Lasik Surgery Patients Suffer Serious Side Effects

Every year, over 700,000 people discard their glasses and undergo Lasik surgery to regain nearly-perfect eyesight. But as the procedure reaches a two-decade milestone, stories of debilitating side effects are coming to light.

Unlike glasses and contacts, which work outside the eye, Lasik works from within. Our eyes work like tiny cameras. The cornea—a prism-like dome in the front of your eye—and an internal lens focus light on the back surface of the eye, creating a high-definition image. But if you’re near- or farsighted, your eye isn’t able to focus the light precisely. Glasses and contacts pre-focus the light before it even enters your eye.

Lasik is supposed to help patients see clearly, but a clinical trial reveals the invasive procedure has troubling side effects.

But with Lasik, the common name for Laser-Assisted In Situ Keratomileusis, surgeons re-sculpt the cornea itself to change the angle at which it focuses the light. They cut a thin flap on the surface and fold it back to allow access to a laser that re-shapes the cornea.

It may seem logical that such an invasive procedure would have side effects. Here’s Roni Caryn Rabin, reporting for the New York Times on a clinical trial carried out last year by the Food and Drug Administration:

Three months after surgery, however, glare, halos and double vision were common, affecting 50 to 60 percent of all patients, with up to 5 percent characterizing them as “very” or “extremely” bothersome.

Even after six months, some 41 percent of patients reported visual aberrations, with nearly 2 percent—or one in 50—saying the symptoms presented “a lot of difficulty” or “so much difficulty that I can no longer do some of my usual activities.”
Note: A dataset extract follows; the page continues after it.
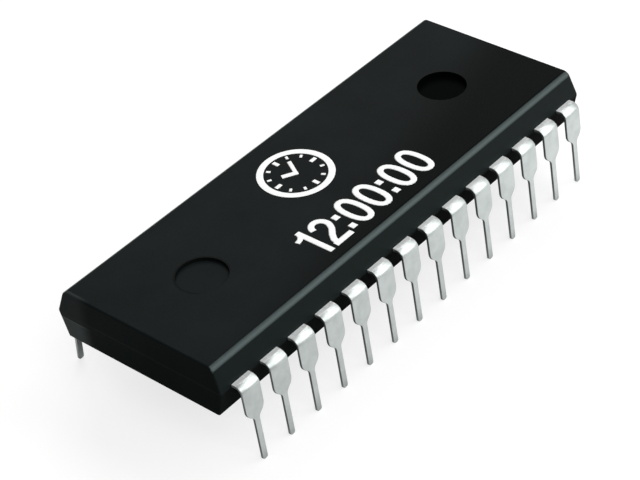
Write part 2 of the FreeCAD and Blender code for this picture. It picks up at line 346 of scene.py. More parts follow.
@dataclass(frozen=True)
class TinnedLead:
    """Copper alloy strip, stamped, tin plated and formed.

    The plating is satin and nearly even. Rolling leaves faint lines along the strip. The flat of the
    shoulder keeps the matt bloom of the bath and is near white, partly bloom and partly painted light;
    the bend and the leg were burnished by the forming tool, and the stamped edges are duller than the
    faces. Real rolling lines are about 0.01 mm wide, and they are drawn as coarse as they need to be to show.
    """

    name: str = "tin_plate_on_stamped_copper_alloy"
    plate: str = "#ced5d3"
    cloudy: str = "#c3cac8"
    # root: the near-white colour of the shoulder's flat, partly the bath's matt bloom and partly painted
    # light.
    root: str = "#f4f6f5"
    edge: str = "#a4a9a8"
    # Rolling lines and clouds: the size of each, and the part of the noise's range that is used.
    line_mm: float = 0.06
    line_length_mm: float = 2.5
    line_spread: Span = (0.3, 0.7)
    line_depth_mm: float = 0.01
    line_strength: float = 0.06
    cloud_mm: float = 0.9
    cloud_spread: Span = (0.35, 0.60)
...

Doctors carefully screen candidates to ensure that they understand the risks and meet the proper criteria. It’s considered an elective surgery—no one is required to get Lasik. But as more patients go under the laser, more horror stories are emerging, including chronic physical and mental pain, and even suicide.
Here’s Rabin again:

Katie Enders, 35, a kindergarten teacher in Cleveland, said her 2006 Lasik surgery left her feeling she had “paper cuts in her eyes.” She saw over a dozen doctors and tried several pain medications, finally getting relief from a pain pump implanted in her abdomen that carries a constant infusion of anesthetic up her spine.

Although only a minority of patients experience adverse outcomes, they are banding together to increase awareness of the dark underbelly of the seemingly-glamorous procedure. It’ll take more research to understand why exactly Lasik causes so many issues for some patients, and to figure out whether there really is a perfect fix for blurry eyesight.